# Given problem:
In the entries below, identify every line with the string "this" and copy it.

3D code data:
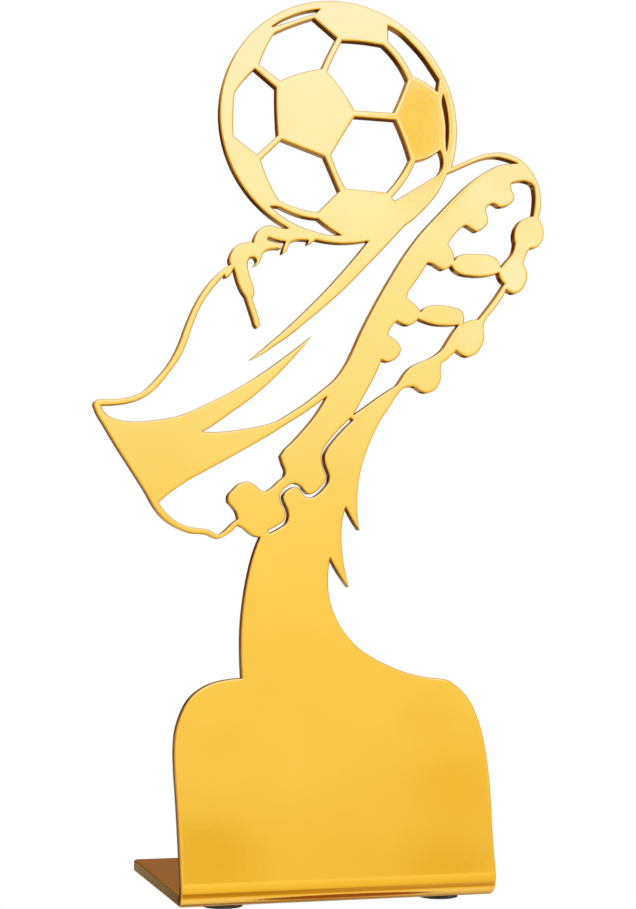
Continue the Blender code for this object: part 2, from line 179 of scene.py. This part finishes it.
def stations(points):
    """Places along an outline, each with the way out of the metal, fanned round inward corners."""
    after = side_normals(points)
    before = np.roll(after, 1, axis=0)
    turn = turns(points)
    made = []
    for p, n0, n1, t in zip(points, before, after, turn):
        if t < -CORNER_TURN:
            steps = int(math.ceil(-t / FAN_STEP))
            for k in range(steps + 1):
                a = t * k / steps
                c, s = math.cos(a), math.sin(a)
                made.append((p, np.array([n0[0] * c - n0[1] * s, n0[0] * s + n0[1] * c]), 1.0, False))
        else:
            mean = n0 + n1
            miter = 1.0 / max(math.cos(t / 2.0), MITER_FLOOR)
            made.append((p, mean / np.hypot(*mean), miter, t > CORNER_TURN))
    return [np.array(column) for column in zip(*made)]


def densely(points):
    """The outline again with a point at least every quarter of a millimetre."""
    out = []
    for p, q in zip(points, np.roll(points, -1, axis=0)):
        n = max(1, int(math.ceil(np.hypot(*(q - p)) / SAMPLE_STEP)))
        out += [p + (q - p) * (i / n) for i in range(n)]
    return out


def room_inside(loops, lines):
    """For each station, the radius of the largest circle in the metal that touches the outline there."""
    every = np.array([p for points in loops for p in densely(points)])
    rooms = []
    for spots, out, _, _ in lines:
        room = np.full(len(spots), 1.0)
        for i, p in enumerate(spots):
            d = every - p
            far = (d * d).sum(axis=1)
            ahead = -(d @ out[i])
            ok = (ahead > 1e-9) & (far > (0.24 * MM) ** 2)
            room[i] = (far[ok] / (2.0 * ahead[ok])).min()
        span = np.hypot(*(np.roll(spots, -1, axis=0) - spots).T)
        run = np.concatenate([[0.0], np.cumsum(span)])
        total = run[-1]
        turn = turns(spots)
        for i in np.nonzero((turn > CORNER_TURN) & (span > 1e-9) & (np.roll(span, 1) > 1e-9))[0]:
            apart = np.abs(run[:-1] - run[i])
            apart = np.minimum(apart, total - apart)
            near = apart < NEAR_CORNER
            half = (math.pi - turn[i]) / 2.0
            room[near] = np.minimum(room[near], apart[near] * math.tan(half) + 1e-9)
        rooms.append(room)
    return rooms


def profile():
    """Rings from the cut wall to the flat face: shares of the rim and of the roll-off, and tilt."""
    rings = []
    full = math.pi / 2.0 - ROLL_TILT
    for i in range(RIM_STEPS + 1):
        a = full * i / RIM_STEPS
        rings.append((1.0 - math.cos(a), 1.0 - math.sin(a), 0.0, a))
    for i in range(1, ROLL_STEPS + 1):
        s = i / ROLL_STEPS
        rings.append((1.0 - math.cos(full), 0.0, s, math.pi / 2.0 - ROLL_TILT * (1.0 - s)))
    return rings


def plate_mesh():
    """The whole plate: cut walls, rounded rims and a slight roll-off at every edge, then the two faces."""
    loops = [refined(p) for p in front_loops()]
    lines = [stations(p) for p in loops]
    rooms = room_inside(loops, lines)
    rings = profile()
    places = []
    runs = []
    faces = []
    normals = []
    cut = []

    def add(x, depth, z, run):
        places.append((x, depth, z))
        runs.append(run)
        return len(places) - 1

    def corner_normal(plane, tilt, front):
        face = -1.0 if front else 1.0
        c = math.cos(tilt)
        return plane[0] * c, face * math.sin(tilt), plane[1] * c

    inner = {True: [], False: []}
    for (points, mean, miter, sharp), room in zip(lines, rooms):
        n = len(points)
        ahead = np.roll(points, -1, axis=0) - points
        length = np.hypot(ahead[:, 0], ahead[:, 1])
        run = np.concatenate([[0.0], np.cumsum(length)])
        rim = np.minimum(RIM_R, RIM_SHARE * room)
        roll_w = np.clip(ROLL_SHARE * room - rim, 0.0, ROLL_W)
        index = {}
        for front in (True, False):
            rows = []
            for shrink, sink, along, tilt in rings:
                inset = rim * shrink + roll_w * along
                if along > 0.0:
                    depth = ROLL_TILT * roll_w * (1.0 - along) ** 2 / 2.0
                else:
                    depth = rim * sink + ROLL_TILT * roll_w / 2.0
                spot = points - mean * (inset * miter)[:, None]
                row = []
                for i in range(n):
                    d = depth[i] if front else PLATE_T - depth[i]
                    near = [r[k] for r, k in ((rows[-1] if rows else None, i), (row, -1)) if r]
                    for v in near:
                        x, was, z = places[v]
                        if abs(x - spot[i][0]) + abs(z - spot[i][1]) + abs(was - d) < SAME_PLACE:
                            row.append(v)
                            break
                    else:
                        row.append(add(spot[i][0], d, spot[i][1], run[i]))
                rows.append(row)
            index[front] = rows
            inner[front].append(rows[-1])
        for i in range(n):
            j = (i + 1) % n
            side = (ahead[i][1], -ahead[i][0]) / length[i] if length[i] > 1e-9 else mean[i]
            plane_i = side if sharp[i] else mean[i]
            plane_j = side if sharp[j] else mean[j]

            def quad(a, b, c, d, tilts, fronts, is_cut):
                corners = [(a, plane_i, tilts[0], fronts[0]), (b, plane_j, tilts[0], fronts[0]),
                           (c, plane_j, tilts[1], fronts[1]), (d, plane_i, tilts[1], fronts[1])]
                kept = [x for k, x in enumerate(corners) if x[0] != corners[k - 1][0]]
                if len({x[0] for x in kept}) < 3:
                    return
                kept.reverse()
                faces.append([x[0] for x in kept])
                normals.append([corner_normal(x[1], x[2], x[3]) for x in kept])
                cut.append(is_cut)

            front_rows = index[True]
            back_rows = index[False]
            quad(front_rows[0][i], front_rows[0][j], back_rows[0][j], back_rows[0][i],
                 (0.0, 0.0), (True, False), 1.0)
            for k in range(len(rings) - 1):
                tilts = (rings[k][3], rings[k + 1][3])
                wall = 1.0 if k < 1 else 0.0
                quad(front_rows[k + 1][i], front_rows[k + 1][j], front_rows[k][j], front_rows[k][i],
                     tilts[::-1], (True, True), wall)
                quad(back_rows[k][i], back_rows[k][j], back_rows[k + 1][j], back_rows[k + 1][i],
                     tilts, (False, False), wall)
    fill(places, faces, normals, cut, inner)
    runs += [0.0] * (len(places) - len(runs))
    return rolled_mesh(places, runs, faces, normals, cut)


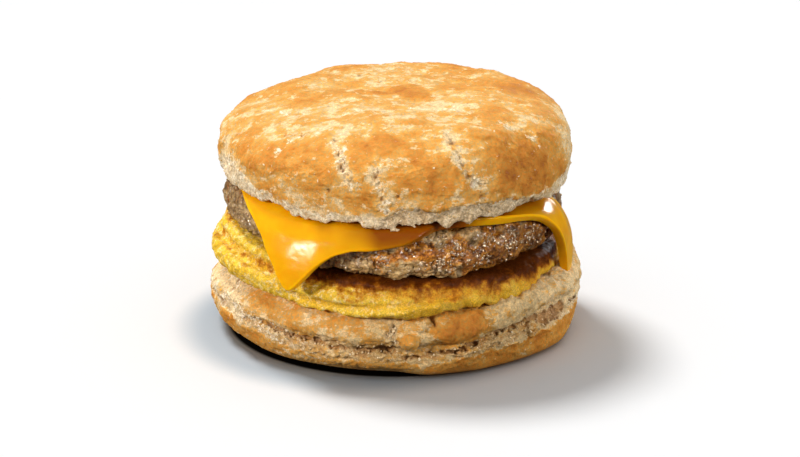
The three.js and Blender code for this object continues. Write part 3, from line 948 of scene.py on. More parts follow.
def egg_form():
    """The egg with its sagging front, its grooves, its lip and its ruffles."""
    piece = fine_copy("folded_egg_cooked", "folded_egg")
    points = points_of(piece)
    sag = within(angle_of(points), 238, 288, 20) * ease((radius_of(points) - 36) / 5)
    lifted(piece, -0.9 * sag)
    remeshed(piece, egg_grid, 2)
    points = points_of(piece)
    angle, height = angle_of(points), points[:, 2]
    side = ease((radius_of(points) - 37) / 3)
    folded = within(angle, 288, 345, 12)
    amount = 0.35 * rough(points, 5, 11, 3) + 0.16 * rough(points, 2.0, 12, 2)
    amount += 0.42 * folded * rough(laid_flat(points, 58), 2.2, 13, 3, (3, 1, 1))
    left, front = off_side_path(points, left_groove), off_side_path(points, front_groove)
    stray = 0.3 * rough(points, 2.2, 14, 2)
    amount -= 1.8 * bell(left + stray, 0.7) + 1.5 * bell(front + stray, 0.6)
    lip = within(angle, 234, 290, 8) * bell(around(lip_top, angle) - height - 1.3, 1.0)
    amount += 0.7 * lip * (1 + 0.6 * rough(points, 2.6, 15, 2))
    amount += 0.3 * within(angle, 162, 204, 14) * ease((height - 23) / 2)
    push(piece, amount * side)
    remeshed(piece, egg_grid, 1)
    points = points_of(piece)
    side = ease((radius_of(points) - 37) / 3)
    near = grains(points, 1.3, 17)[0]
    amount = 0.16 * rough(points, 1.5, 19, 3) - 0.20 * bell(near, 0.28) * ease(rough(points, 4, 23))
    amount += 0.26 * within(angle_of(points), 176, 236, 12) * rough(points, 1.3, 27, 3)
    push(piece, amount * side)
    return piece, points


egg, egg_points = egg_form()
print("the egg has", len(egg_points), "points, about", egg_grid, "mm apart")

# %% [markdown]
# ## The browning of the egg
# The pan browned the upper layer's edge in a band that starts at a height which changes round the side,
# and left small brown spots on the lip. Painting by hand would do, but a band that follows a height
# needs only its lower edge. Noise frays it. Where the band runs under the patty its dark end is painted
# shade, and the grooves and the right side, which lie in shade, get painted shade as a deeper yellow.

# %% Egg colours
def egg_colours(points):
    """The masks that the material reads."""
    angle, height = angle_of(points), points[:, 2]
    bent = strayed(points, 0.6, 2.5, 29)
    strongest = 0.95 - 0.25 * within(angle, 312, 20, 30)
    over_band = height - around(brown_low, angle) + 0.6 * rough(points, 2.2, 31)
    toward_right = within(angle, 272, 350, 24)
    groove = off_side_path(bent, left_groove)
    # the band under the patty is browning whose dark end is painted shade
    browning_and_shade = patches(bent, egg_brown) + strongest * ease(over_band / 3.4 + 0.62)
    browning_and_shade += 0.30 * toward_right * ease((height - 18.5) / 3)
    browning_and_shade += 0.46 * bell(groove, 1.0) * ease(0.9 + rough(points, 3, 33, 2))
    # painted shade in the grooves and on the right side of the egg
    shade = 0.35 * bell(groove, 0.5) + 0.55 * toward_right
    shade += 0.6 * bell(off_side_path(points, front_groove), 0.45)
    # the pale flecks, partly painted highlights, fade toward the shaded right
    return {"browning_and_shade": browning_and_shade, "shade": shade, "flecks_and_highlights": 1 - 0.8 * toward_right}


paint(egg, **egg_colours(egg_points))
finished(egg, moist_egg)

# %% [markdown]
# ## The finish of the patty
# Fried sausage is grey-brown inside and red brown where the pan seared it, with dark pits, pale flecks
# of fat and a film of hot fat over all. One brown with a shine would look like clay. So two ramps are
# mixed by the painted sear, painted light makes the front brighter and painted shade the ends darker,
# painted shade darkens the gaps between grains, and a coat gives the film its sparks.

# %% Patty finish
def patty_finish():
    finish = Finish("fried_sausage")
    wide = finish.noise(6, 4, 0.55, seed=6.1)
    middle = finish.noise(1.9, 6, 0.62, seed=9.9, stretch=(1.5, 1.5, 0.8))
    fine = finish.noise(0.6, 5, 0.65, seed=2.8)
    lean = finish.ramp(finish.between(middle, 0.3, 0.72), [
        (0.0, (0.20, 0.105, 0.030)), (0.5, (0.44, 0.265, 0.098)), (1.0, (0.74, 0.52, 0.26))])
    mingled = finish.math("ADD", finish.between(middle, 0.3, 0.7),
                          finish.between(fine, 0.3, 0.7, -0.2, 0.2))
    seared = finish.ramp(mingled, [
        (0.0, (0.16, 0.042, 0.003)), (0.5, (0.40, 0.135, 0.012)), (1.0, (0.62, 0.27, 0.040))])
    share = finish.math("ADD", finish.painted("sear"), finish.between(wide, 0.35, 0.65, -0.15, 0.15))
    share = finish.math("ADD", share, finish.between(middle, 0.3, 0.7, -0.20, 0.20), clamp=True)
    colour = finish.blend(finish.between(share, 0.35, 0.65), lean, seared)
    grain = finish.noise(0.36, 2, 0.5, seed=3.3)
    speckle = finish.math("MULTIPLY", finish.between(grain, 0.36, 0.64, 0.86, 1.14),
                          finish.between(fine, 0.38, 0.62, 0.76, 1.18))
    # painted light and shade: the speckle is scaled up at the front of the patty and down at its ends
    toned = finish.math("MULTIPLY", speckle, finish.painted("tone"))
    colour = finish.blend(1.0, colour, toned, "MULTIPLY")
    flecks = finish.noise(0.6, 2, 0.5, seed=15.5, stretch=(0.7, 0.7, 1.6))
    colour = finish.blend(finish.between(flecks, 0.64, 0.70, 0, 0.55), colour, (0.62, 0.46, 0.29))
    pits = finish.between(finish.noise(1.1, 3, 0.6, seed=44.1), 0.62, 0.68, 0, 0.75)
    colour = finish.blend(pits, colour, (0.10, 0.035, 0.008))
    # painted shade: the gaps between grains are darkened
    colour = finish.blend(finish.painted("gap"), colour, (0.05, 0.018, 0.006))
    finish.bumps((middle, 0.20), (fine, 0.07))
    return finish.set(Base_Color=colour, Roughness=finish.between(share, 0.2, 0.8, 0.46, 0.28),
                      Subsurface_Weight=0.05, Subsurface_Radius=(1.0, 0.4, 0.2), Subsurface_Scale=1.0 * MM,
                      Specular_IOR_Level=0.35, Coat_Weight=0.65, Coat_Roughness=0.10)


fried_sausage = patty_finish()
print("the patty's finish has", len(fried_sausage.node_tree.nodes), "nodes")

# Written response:
Continue the Blender code for this object: part 2, from line 179 of scene.py. This part finishes it.
The three.js and Blender code for this object continues. Write part 3, from line 948 of scene.py on. More parts follow.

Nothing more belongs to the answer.